■ **BRIEF**: Work out how many lines in the entries contain the string "JSON", and give nothing but that number.

----

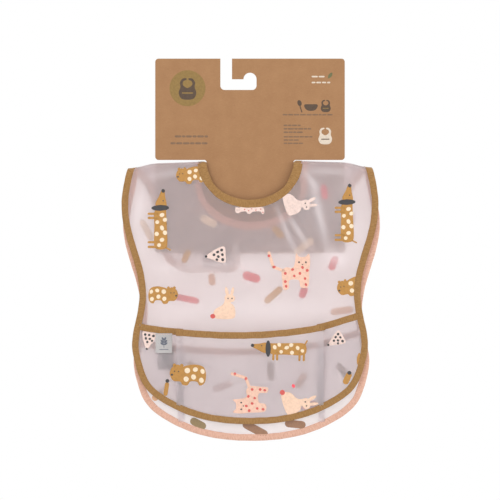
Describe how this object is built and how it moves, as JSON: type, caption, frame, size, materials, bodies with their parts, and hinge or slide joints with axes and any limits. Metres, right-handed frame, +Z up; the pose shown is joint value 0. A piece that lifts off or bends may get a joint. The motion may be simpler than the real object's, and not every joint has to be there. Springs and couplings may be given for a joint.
{
  "type": "baby bib twin pack",
  "caption": "Frosted film crumb-pocket baby bibs with fabric binding, folded over a kraft hanging card with a hook cut-out.",
  "frame": {"origin": "centre of the round seat of the card's display-hook cut-out, in the middle of the card's thickness", "axes": "+Z up as the pack hangs, +X to the viewer's right, +Y to the back; the printed front faces -Y"},
  "size_m": [0.2711, 0.0215, 0.4012],
  "materials": {
    "kraft_card": "matte kraft paperboard with fine fibres",
    "frosted_film": "frosted translucent soft film with light creases and print",
    "mustard_binding": "woven bias tape, folded and stitched",
    "pink_binding": "woven bias tape, folded and stitched",
    "woven_label": "fine woven label, matte",
    "hook_and_loop": "hook-and-loop tape, fuzzy"
  },
  "bodies": {
    "pack_card": {"header_card": "kraft_card", "front_left_shoulder_film": "frosted_film", "front_left_shoulder_binding": "mustard_binding", "front_right_shoulder_film": "frosted_film", "front_right_shoulder_binding": "mustard_binding", "rear_left_shoulder_film": "frosted_film", "rear_left_shoulder_binding": "pink_binding", "rear_right_shoulder_film": "frosted_film", "rear_right_shoulder_binding": "pink_binding"},
    "front_bib": {"front_body_film": "frosted_film", "front_body_binding": "mustard_binding", "front_neck_binding": "mustard_binding", "front_pocket_rim_film": "frosted_film", "front_pocket_binding_ends": "mustard_binding"},
    "front_pocket": {"front_pocket_film": "frosted_film", "front_pocket_binding": "mustard_binding"},
    "front_label_flap": {"front_label": "woven_label"},
    "front_left_strap": {"front_left_strap_film": "frosted_film", "front_left_strap_binding": "mustard_binding", "front_loop_patch": "hook_and_loop"},
    "front_right_strap": {"front_right_strap_film": "frosted_film", "front_right_strap_binding": "mustard_binding", "front_hook_patch": "hook_and_loop"},
    "rear_bib": {"rear_body_film": "frosted_film", "rear_body_binding": "pink_binding", "rear_neck_binding": "pink_binding", "rear_pocket_rim_film": "frosted_film", "rear_pocket_binding_ends": "pink_binding", "rear_label": "woven_label"},
    "rear_pocket": {"rear_pocket_film": "frosted_film", "rear_pocket_binding": "pink_binding"},
    "rear_left_strap": {"rear_left_strap_film": "frosted_film", "rear_left_strap_binding": "pink_binding", "rear_loop_patch": "hook_and_loop"},
    "rear_right_strap": {"rear_right_strap_film": "frosted_film", "rear_right_strap_binding": "pink_binding", "rear_hook_patch": "hook_and_loop"}
  },
  "joints": [
    {"name": "front_bib_lift", "type": "hinge", "parent": "pack_card", "child": "front_bib", "pos_m": [0, -0.0045, -0.0915], "axis": [-1, 0, 0], "range_deg": [0, 80]},
    {"name": "front_pocket_gape", "type": "hinge", "parent": "front_bib", "child": "front_pocket", "pos_m": [0, -0.0054, -0.337], "axis": [1, 0, 0], "range_deg": [-5, 12], "stiffness_Nm_per_rad": 0.02, "springref_deg": -0.66},
    {"name": "front_label_flip", "type": "hinge", "parent": "front_bib", "child": "front_label_flap", "pos_m": [-0.0902, -0.0055, -0.2656], "axis": [-1, 0, 0], "range_deg": [0, 70]},
    {"name": "front_right_strap_open", "type": "hinge", "parent": "pack_card", "child": "front_right_strap", "pos_m": [0, 0.0067, -0.0915], "axis": [1, 0, 0], "range_deg": [0, 140]},
    {"name": "front_left_strap_open", "type": "hinge", "parent": "pack_card", "child": "front_left_strap", "pos_m": [0, 0.0047, -0.0915], "axis": [1, 0, 0], "range_deg": [0, 126]},
    {"name": "rear_bib_lift", "type": "hinge", "parent": "pack_card", "child": "rear_bib", "pos_m": [0, -0.0012, -0.09], "axis": [-1, 0, 0], "range_deg": [0, 36]},
    {"name": "rear_pocket_gape", "type": "hinge", "parent": "rear_bib", "child": "rear_pocket", "pos_m": [0, -0.0021, -0.3545], "axis": [1, 0, 0], "range_deg": [0, 10]},
    {"name": "rear_right_strap_open", "type": "hinge", "parent": "pack_card", "child": "rear_right_strap", "pos_m": [0, 0.0032, -0.09], "axis": [1, 0, 0], "range_deg": [0, 28]},
    {"name": "rear_left_strap_open", "type": "hinge", "parent": "pack_card", "child": "rear_left_strap", "pos_m": [0, 0.0012, -0.09], "axis": [1, 0, 0], "range_deg": [0, 25.2]}
  ],
  "couplings": [
    {"joint": "rear_bib_lift", "follows": "front_bib_lift", "ratio": 0.45},
    {"joint": "rear_pocket_gape", "follows": "front_bib_lift", "ratio": 0.125},
    {"joint": "front_left_strap_open", "follows": "front_right_strap_open", "ratio": 0.9},
    {"joint": "rear_right_strap_open", "follows": "front_right_strap_open", "ratio": 0.2},
    {"joint": "rear_left_strap_open", "follows": "front_right_strap_open", "ratio": 0.18}
  ]
}
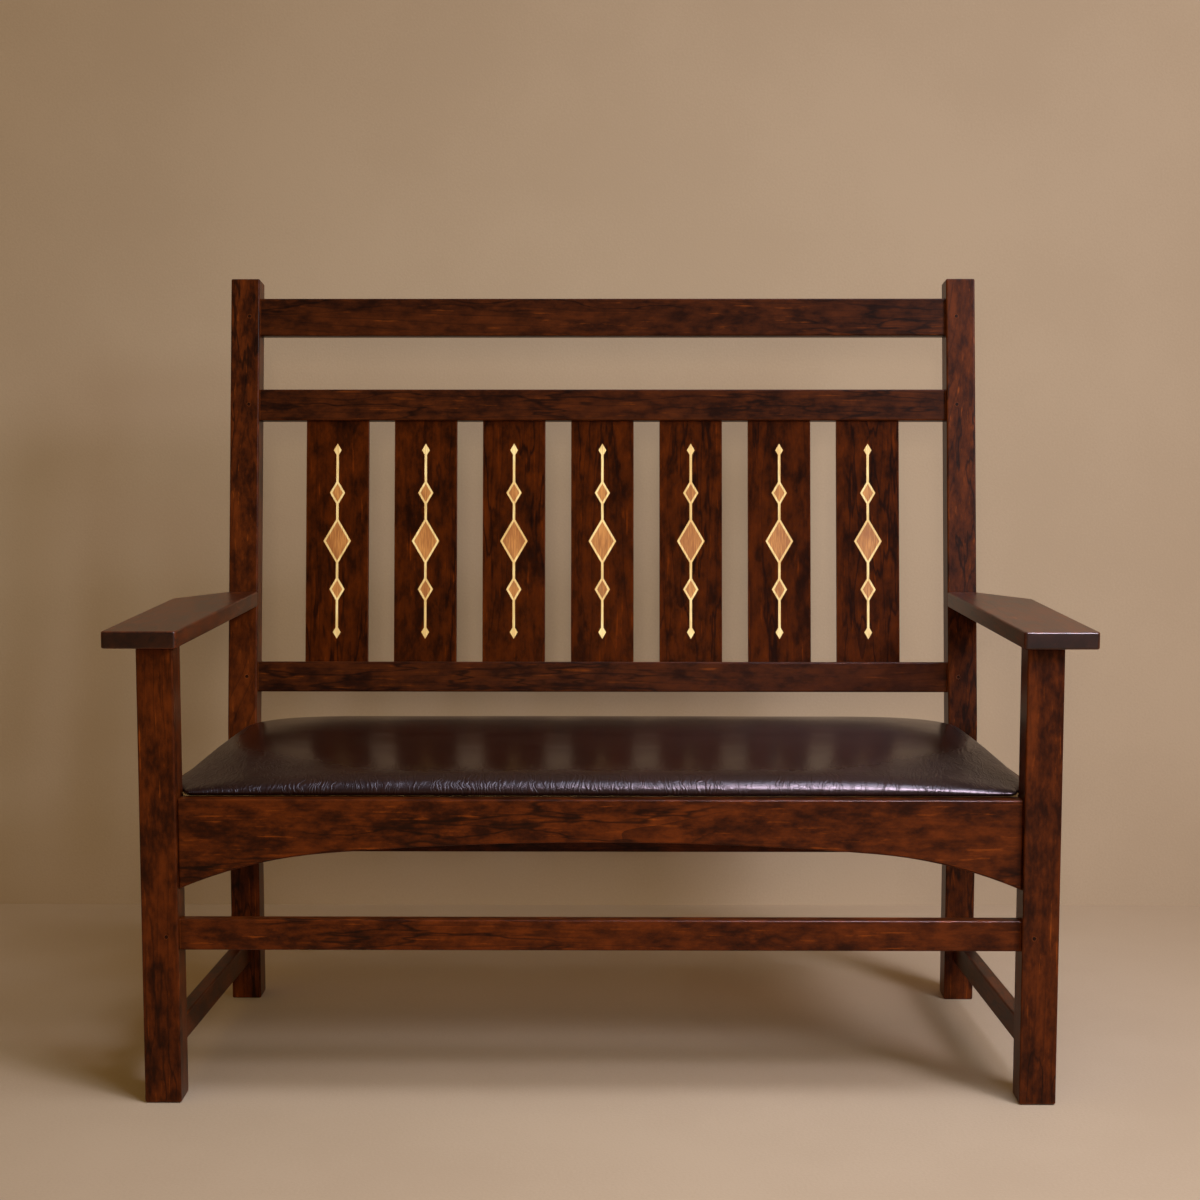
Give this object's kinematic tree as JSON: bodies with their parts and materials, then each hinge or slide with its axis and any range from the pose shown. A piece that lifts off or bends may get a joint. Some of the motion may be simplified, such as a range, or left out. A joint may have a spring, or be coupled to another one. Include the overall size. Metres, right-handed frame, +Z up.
{
  "type": "settee",
  "caption": "Wooden settee with a slatted, leaning back inlaid on each slat, flat arms, an arched front rail, stretchers and a drop-in leather seat.",
  "frame": {"origin": "on the floor, under the middle of the whole object's bounding box", "axes": "+X to the right as seen from the front, front towards -Y, +Z up"},
  "size_m": [1.278, 0.6433, 1.1047],
  "materials": {
    "stained_wood": "dark red-brown stain under satin lacquer",
    "inlay_light": "light wood inlay under satin lacquer",
    "inlay_tan": "tan wood inlay under satin lacquer",
    "leather": "dark brown pebbled leather, semi-gloss",
    "foam": "upholstery foam, hidden",
    "frame_wood": "plain unstained hardwood, hidden",
    "plywood": "plain plywood, hidden",
    "steel": "plated screws and tacks"
  },
  "bodies": {
    "root": {"arm_left": "stained_wood", "arm_right": "stained_wood", "back_post_left": "stained_wood", "back_post_right": "stained_wood", "back_seat_rail": "stained_wood", "back_slat_1": "stained_wood", "back_slat_2": "stained_wood", "back_slat_3": "stained_wood", "back_slat_4": "stained_wood", "back_slat_5": "stained_wood", "back_slat_6": "stained_wood", "back_slat_7": "stained_wood", "back_stretcher": "stained_wood", "corner_block_back_left": "frame_wood", "corner_block_back_right": "frame_wood", "corner_block_front_left": "frame_wood", "corner_block_front_right": "frame_wood", "corner_block_screws": "steel", "cover_tacks": "steel", "crest_rail": "stained_wood", "front_leg_left": "stained_wood", "front_leg_right": "stained_wood", "front_seat_rail": "stained_wood", "front_stretcher": "stained_wood", "inlay_field_1": "inlay_tan", "inlay_field_2": "inlay_tan", "inlay_field_3": "inlay_tan", "inlay_field_4": "inlay_tan", "inlay_field_5": "inlay_tan", "inlay_field_6": "inlay_tan", "inlay_field_7": "inlay_tan", "inlay_line_1": "inlay_light", "inlay_line_2": "inlay_light", "inlay_line_3": "inlay_light", "inlay_line_4": "inlay_light", "inlay_line_5": "inlay_light", "inlay_line_6": "inlay_light", "inlay_line_7": "inlay_light", "joint_pegs": "stained_wood", "ledger_screws": "steel", "lower_back_rail": "stained_wood", "seat_cover": "leather", "seat_deck": "plywood", "seat_foam": "foam", "seat_frame_back": "frame_wood", "seat_frame_brace": "frame_wood", "seat_frame_front": "frame_wood", "seat_frame_left": "frame_wood", "seat_frame_right": "frame_wood", "seat_ledger_back": "frame_wood", "seat_ledger_front": "frame_wood", "seat_screws": "steel", "side_seat_rail_left": "stained_wood", "side_seat_rail_right": "stained_wood", "side_stretcher_left": "stained_wood", "side_stretcher_right": "stained_wood", "upper_back_rail": "stained_wood"}
  },
  "joints": []
}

----

■ **ANSWER TO THE PROBLEM**: 2